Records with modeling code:
-=-=-

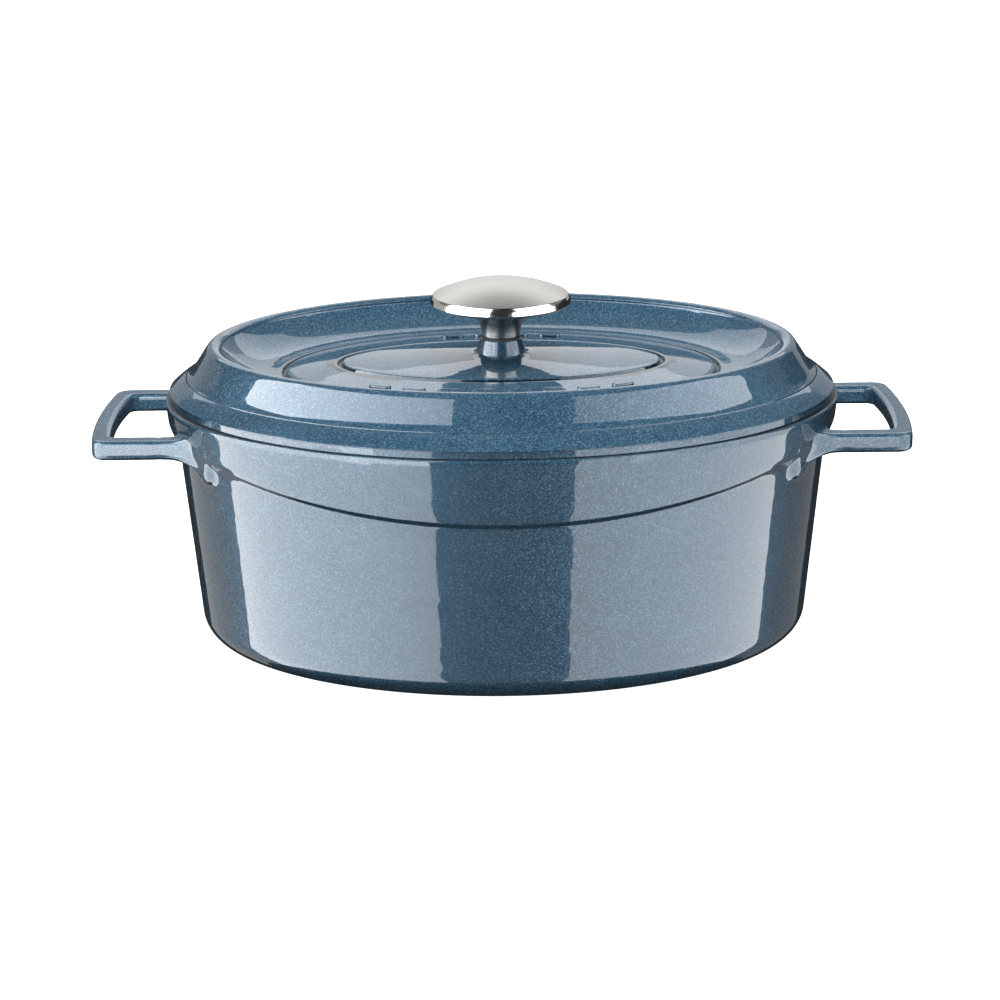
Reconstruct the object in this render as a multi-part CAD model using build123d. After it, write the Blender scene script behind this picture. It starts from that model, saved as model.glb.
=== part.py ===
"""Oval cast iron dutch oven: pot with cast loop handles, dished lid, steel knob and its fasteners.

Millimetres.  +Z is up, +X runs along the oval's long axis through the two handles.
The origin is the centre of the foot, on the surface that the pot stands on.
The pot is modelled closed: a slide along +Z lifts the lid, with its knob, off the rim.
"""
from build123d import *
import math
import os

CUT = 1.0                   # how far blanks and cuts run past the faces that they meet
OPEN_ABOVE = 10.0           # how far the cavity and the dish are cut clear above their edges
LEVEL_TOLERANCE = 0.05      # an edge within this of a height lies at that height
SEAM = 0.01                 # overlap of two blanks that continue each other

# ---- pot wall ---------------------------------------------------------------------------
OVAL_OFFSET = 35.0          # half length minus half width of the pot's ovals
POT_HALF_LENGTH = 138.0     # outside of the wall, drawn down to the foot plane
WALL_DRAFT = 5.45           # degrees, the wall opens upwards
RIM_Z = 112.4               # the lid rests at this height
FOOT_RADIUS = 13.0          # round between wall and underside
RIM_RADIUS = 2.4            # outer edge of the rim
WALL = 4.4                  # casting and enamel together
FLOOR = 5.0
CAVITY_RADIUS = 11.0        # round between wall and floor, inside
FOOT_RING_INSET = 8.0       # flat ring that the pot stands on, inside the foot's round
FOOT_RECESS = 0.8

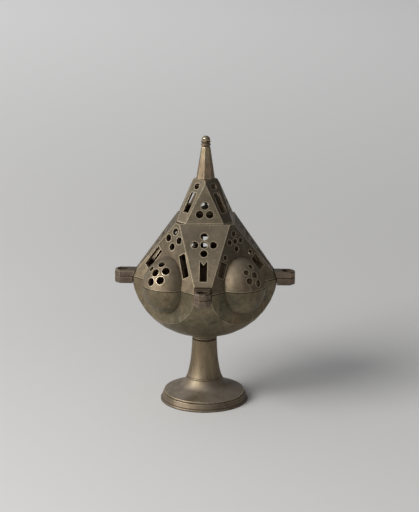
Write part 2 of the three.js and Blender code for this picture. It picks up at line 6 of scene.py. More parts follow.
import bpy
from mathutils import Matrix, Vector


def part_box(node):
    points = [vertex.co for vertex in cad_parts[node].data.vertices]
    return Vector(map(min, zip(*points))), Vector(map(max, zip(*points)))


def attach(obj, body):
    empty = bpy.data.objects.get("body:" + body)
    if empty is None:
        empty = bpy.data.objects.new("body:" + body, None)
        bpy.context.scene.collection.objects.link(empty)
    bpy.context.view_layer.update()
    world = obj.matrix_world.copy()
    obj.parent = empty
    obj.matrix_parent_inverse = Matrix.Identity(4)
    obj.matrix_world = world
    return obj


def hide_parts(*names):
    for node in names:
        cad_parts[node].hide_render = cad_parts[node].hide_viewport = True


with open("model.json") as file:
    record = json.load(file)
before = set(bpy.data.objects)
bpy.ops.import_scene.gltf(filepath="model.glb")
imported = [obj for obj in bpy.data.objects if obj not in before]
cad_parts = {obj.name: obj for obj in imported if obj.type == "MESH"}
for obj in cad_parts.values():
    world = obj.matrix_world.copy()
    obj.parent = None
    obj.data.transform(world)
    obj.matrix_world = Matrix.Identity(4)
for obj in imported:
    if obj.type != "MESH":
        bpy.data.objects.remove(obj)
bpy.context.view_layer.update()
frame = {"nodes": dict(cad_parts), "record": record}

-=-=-

Problem to work on. Extract all of the data exactly as written.

Task output.
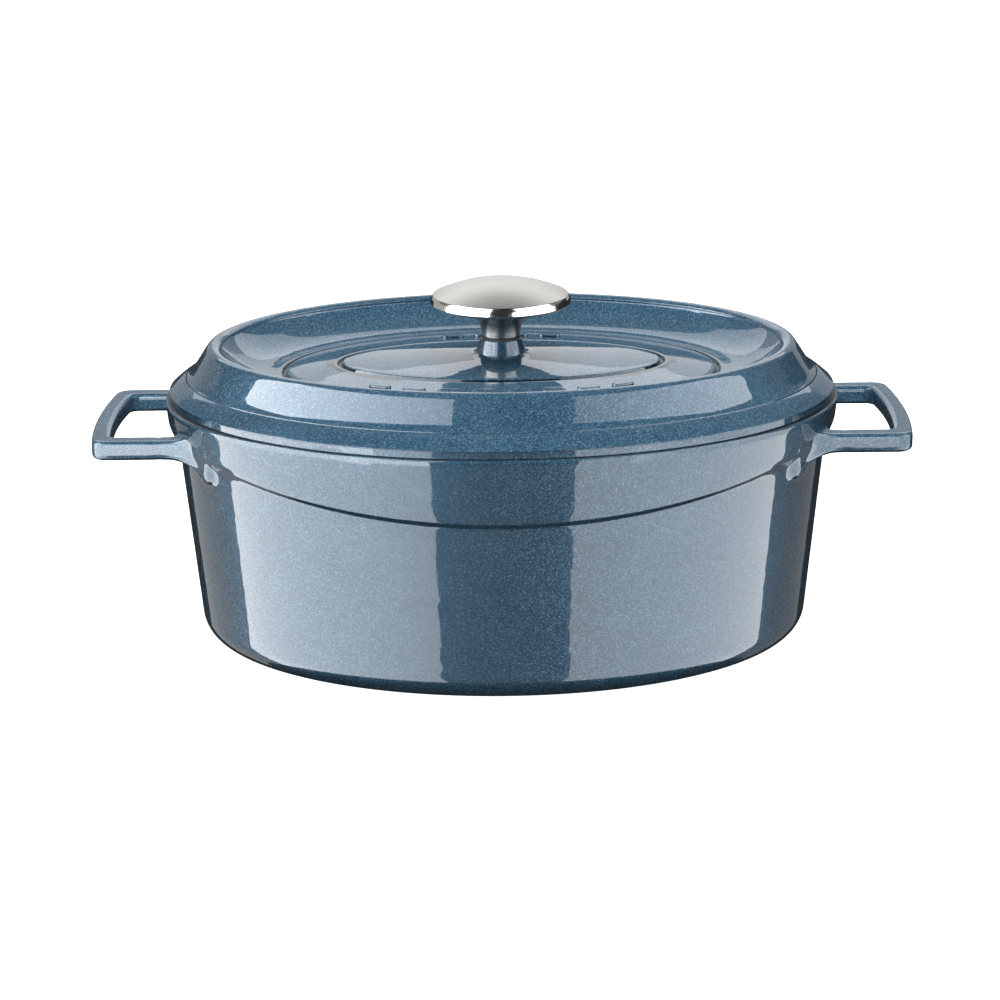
Reconstruct the object in this render as a multi-part CAD model using build123d. After it, write the Blender scene script behind this picture. It starts from that model, saved as model.glb.
=== part.py ===
"""Oval cast iron dutch oven: pot with cast loop handles, dished lid, steel knob and its fasteners.

Millimetres.  +Z is up, +X runs along the oval's long axis through the two handles.
The origin is the centre of the foot, on the surface that the pot stands on.
The pot is modelled closed: a slide along +Z lifts the lid, with its knob, off the rim.
"""
from build123d import *
import math
import os

CUT = 1.0                   # how far blanks and cuts run past the faces that they meet
OPEN_ABOVE = 10.0           # how far the cavity and the dish are cut clear above their edges
LEVEL_TOLERANCE = 0.05      # an edge within this of a height lies at that height
SEAM = 0.01                 # overlap of two blanks that continue each other

# ---- pot wall ---------------------------------------------------------------------------
OVAL_OFFSET = 35.0          # half length minus half width of the pot's ovals
POT_HALF_LENGTH = 138.0     # outside of the wall, drawn down to the foot plane
WALL_DRAFT = 5.45           # degrees, the wall opens upwards
RIM_Z = 112.4               # the lid rests at this height
FOOT_RADIUS = 13.0          # round between wall and underside
RIM_RADIUS = 2.4            # outer edge of the rim
WALL = 4.4                  # casting and enamel together
FLOOR = 5.0
CAVITY_RADIUS = 11.0        # round between wall and floor, inside
FOOT_RING_INSET = 8.0       # flat ring that the pot stands on, inside the foot's round
FOOT_RECESS = 0.8

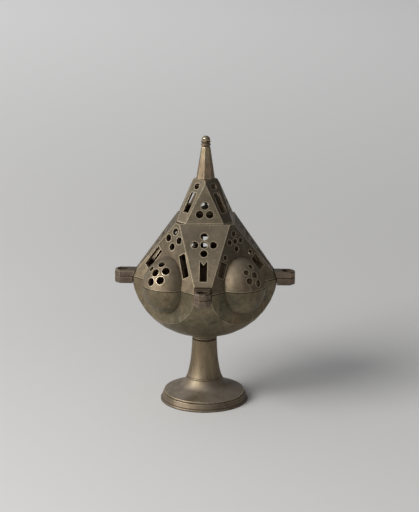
Write part 2 of the three.js and Blender code for this picture. It picks up at line 6 of scene.py. More parts follow.
import bpy
from mathutils import Matrix, Vector


def part_box(node):
    points = [vertex.co for vertex in cad_parts[node].data.vertices]
    return Vector(map(min, zip(*points))), Vector(map(max, zip(*points)))


def attach(obj, body):
    empty = bpy.data.objects.get("body:" + body)
    if empty is None:
        empty = bpy.data.objects.new("body:" + body, None)
        bpy.context.scene.collection.objects.link(empty)
    bpy.context.view_layer.update()
    world = obj.matrix_world.copy()
    obj.parent = empty
    obj.matrix_parent_inverse = Matrix.Identity(4)
    obj.matrix_world = world
    return obj


def hide_parts(*names):
    for node in names:
        cad_parts[node].hide_render = cad_parts[node].hide_viewport = True


with open("model.json") as file:
    record = json.load(file)
before = set(bpy.data.objects)
bpy.ops.import_scene.gltf(filepath="model.glb")
imported = [obj for obj in bpy.data.objects if obj not in before]
cad_parts = {obj.name: obj for obj in imported if obj.type == "MESH"}
for obj in cad_parts.values():
    world = obj.matrix_world.copy()
    obj.parent = None
    obj.data.transform(world)
    obj.matrix_world = Matrix.Identity(4)
for obj in imported:
    if obj.type != "MESH":
        bpy.data.objects.remove(obj)
bpy.context.view_layer.update()
frame = {"nodes": dict(cad_parts), "record": record}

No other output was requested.